Can anyone recommend (or the opposite) any good chiropractors in the Seattle area that would be good for lower back (potential uneven hips) problems that are also quite knowledgeable about cycling issues and such?

Thanks,
GreenMasi


----------



## microphage (Sep 21, 2008)

Why not go to a physical therapist that specializes in cycling? 

http://www.corporesanopt.com/

it seems like they were in the Seattle times as well a few years ago. 
http://seattletimes.nwsource.com/html/pacificnw04092006/onfitness.html


----------



## grnmasi (Aug 26, 2007)

Thanks for the recommendations. 
As for going to a physical therapist - I had been working with one extensively. Ultimately, she is the one who recommended I see a chiropractor (also recommended by a physician). In addition, the long-term problem and aggravating injury were unrelated to cycling. I will probably also go to a physical therapist that specializes in bike fitting, ultimately, but for now, I also need to get this jammed hip and snapping sounds resolved.

Still looking for chiropractor suggestions....


----------



## slimjw (Jul 30, 2008)

Dr. James Devine downtown is an awesome chiro and definitely someone you should consider. I haven't been in a while, but he is a cyclist himself and also a top-rate doc with great bedside manner. I think he used to work with as a chiro for the Seahawks, so he knows athletes. 

http://www.seattlechiropractor.com/


----------



## Andrewphillipf (Aug 11, 2009)

*Petett chiropractic in Renton*

Scott Petett is a very popular chiroprator and an avid rider. 4252772225.


----------



## RandoAndy (Aug 30, 2009)

I see Dr Chip at Emerald Chiropractic on Phinney Ridge. 206-335-7734. I have been cycling long distance since 1971. Dr Chip has loosened up things that never were.
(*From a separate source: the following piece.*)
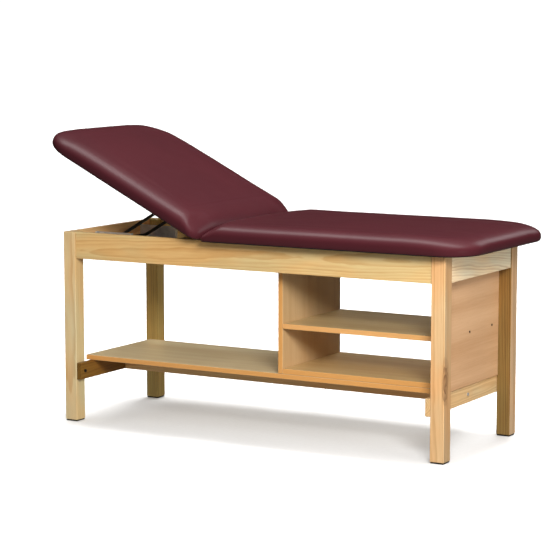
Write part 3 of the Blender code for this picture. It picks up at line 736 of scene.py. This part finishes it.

He does a great job for me. He is a cyclist himself and worked in bike shops in the 70s as well.

Good luck


----------



## goneskiian (Jan 13, 2005)

A few months late... I hope the OP has found someone to help them out with their issues.

Anyway, I highly recommend Gentry McGrath at Montaland/McGrath Chiropractic in Bellevue. He's helped me tremendously. 

Cheers!


----------